Élisabeth Mazeron, 6 mars 2010
jour

La rue est indiscutablement belle. La rue est millionnaire. Attirante. Captivante. Ensorcelante. Envoûtante. Louise tire son mari vers les images, les vitrines, les bazars, les arcades, les boulevards, les trottoirs, les éclairages, les conversations au néon, les signaux alarmants, excitants, les sémaphores insolites, les panneaux publicitaires et sensationnels. L’extravagante nuit. Comme-en-plein-jour.

Dans la rue, on croise les autres. Pressés. Inquiets. Avides. Quêtant du regard les cascades de lumière. Les yeux éblouis. Papillotants. Fascinés. Les autres. Des Fernande. Des Louise. Des Marcel. Des André.

La rue tentatrice ouverte à tous gratuitement. La rue spectacle permanent. Sans entrée. Sans sortie. Sans porte. Sans guichet. Châteaux illuminés éclatants. Châteaux du vingtième siècle. Pour les yeux éperdus d’étonnement. Ciel neuf et bariolé. À grands traits dessinés. Vite lu. Vite exploré. Ciel facile. Dans la cire molle de l’esprit paresseux, ciel facilement imprimé.

Comme de vastes écrins béants s’étalent des boulevards brillants.

Hélène Bessette, La tour, Léo Scheer, p. 37.

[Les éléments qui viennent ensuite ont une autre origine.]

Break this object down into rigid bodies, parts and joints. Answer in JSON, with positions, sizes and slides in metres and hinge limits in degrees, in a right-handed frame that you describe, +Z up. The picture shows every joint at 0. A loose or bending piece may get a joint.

Cécile Carret, 18 mars 2010
hors

Elle semble bien comprendre ma question, une question d’homme, celle qui se pose aux lecteurs de La Princesse de Clèves, au moment où l’héroïne, lorsqu’elle se trouve enfin libre de répondre au désir du duc de Nemours, qui l’a si fort troublée, choisit plutôt « le repos ». Il y a une paix de l’intimité solitaire, hors d’atteinte de l’intrusion masculine et en général de l’intrusion, me dit-elle : être chez soi, travailler ou ne rien faire, écouter de la musique, et dont elle évoque un exemple. Ou plutôt une sensation qu’elle éprouve fréquemment, et dont elle essaie de me donner une idée : quand elle va faire des longueurs à la piscine, et que les cheveux et les oreilles étroitement enserrés dans un bonnet, elle-même contenue par l’eau qui l’enveloppe étroitement et l’isole, seule avec le tout d’elle-même, sans dérangement au moins pendant ce temps-là. L’exemple est énigmatique, et suggestif.

Pierre Pachet, Sans amour, Denoël, p. 77.

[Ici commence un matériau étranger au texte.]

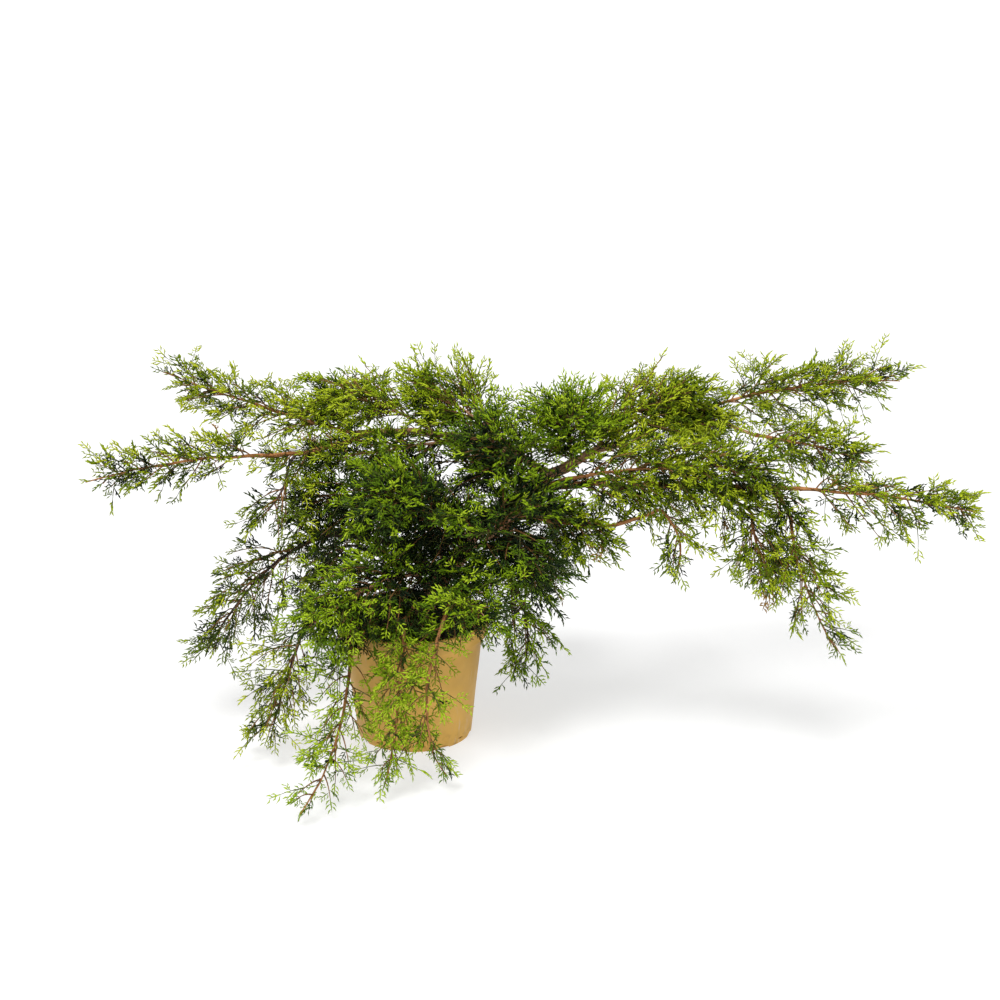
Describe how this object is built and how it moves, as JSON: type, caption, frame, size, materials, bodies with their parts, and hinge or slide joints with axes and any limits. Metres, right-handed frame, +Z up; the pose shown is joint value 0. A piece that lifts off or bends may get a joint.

Cécile Carret, 13 mars 2011
fonce

Merde, le con, il est là, dit-il.

En effet, presque en haut, au moment où le plan de son regard rejoint le plan du quai, au ras du sol, il le voit qui est là, bleu et rouge, immobile, avec ses portes grandes ouvertes, ses fenêtres avec ces gens tranquillement assis qui regardent ailleurs, qui attendant, il les voit en même temps qu’il entend le signal :

Laaaaaaaaa.

Tu peux l’avoir, se dit-il. Non. Je te dis que tu peux l’avoir. Je te dis que non. Et moi je te dis que si. Allez, cavale, cavale, t’as le temps. Non. Je te dis que t’as le temps. Et moi je te dis merde. Pauvre con. Vas-y, nom de dieu, tu peux y arriver. Essaie, au moins, une fois dans ta vie, ne laisse pas tomber, tu laisses toujours tomber, défends-toi, bon dieu, allez, vas-y, fonce, fonce, alors il fonce.

Plus que dix mètres à courir.

Laaaaaaaaa.

Christian Gailly, Les fleurs, Minuit, p. 49.

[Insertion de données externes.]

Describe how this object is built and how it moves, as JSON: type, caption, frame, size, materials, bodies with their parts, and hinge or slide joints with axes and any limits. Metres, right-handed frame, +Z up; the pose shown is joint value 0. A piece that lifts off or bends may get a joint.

Cécile Carret, 4 mars 2012
ici

Quelqu’un qui, venant ici pour la première fois, entendait cet assourdissant carillon et voyait toutes ces marbreries et ces pompes funèbres, pouvait penser qu’ici on ne vivait pas, qu’on ne faisait ici que mourir. À l’intérieur de ces magasins, les commerçants étaient assis près des cercueils, près des dalles funéraires, avec cette foi aveugle au fond d’eux-mêmes qui est celle de tout commerçant, cette certitude que les gens n’ont besoin que de leur marchandise, idée fixe qui non seulement les rendait heureux, mais grâce à laquelle ils s’enrichissaient, élevaient leurs enfants, entretenaient honorablement leur famille. Ákos a regardé par une des vitrines. Les cercueils en métal étaient les uns après les autres, de toutes les tailles, il y en avait même pour enfants, ce qui n’empêchait pas le boutiquier de fumer un cigare, la femme de lire le journal et le chat angora de faire sa toilette dans un cercueil en bois. Ce n’était après tout pas si laid.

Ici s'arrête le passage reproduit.